The last time I saw a sky full of stars was when I was twelve, at leadership camp in seventh grade.

It wasn’t until the last night that we were there that we truly soaked them in.

Just two years before, I had made the decision to go to a middle school that was outside of my hometown, but still in my district. No one from my elementary school was going there, and I would be going completely on my own, but I decided that it was the right decision.

It was time to try something different, something new.

Now, here I was, laying on the floor with my arms linked to girls I had turned from strangers into friends, giggling and gossiping and looking up at the same sky of stars, a completely different person.

I was a grownup, a full-fledged adult with hopes and dreams and plans that, if the want was still there, could actually be in action within the next few years.

We were only silent for a split second, closing our mouths to listen to the chatter around us, from other ASB members making smores and confessing crushes and sharing obsessions.

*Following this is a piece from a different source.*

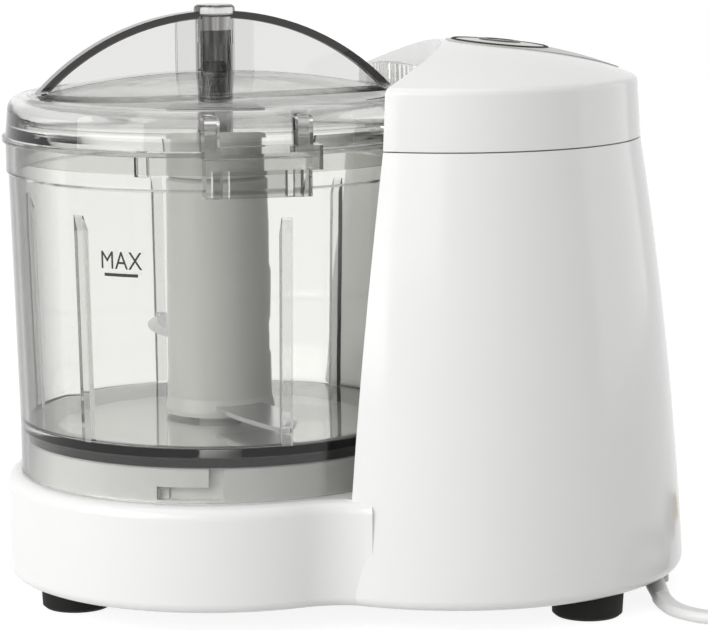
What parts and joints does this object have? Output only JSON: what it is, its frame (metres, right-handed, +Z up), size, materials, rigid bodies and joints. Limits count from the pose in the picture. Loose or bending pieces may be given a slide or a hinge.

But in that split second, I thought about every single moment of beauty that those stars had given me.

With my parents when there was still four and not six and I didn’t know that stars could move like that. With my playground buddies and that camp counselor with the curly brown hair and pretty voice. With my best friend and her family that felt like my family. And on this Malibu cliffside, back on dirt and my arms in the arms of my first true group of girlfriends.

The real stars that hung from the sky and shot from side to side, across each other and below their friends. Not some picture or movie screen.

I cherised those moments of beauty, past and present.

And I thanked the universe for not allowing glow-in-the-dark stars to stick to stucco.